Josh is the founder and director of Zoo Time Productions and has been making films for almost ten years.
Anni Kruus, dancer
“I started ballet at the age 4 and although I never became a prima ballerina, dance in its various forms remains a vital part of my life 25 years later. Now, at the end of my twenties, I describe myself as a multidisciplinary artist, moving fluidly between disciplines from sculpture to animation, always inspired by dance. In addition to health benefits both physical and psychological, there are thoughts, ideas and feelings that I can only understand through physical movement – ideas that can’t be explained in a textbook or through a mathematical formula. For me, art is not a hobby, nor entertainment, not even a job. It is a way of life, and it affects everything else in my world. I have the benefit of having undergone both undergraduate and postgraduate art education, which have shaped the way I see art as both a personal pursuit and a force for societal change. At its very core though, art is about communication, storytelling and expression. All things that carry inherent value to humans specifically. Without art and artists, what else is there?”
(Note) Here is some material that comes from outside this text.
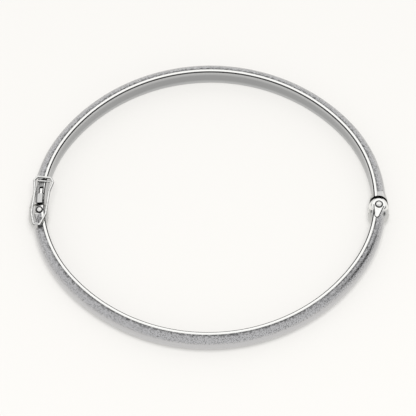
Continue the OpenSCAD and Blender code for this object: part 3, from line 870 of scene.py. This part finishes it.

Anni Kruus is a multidisciplinary artist who focuses on movement and dance in her practice.
Ram Samocha, artist
Finally, we wanted to end on this beautiful quotation from Ram Samocha, who captures the moment in very few words…
“Someone once said that Art is a form of Pray. We cannot stop praying and hope, as at some point we will go mad.” Ram is a multidisciplinary artist who founded Draw to Perform, an international art community that focuses on drawing performance as an artistic medium.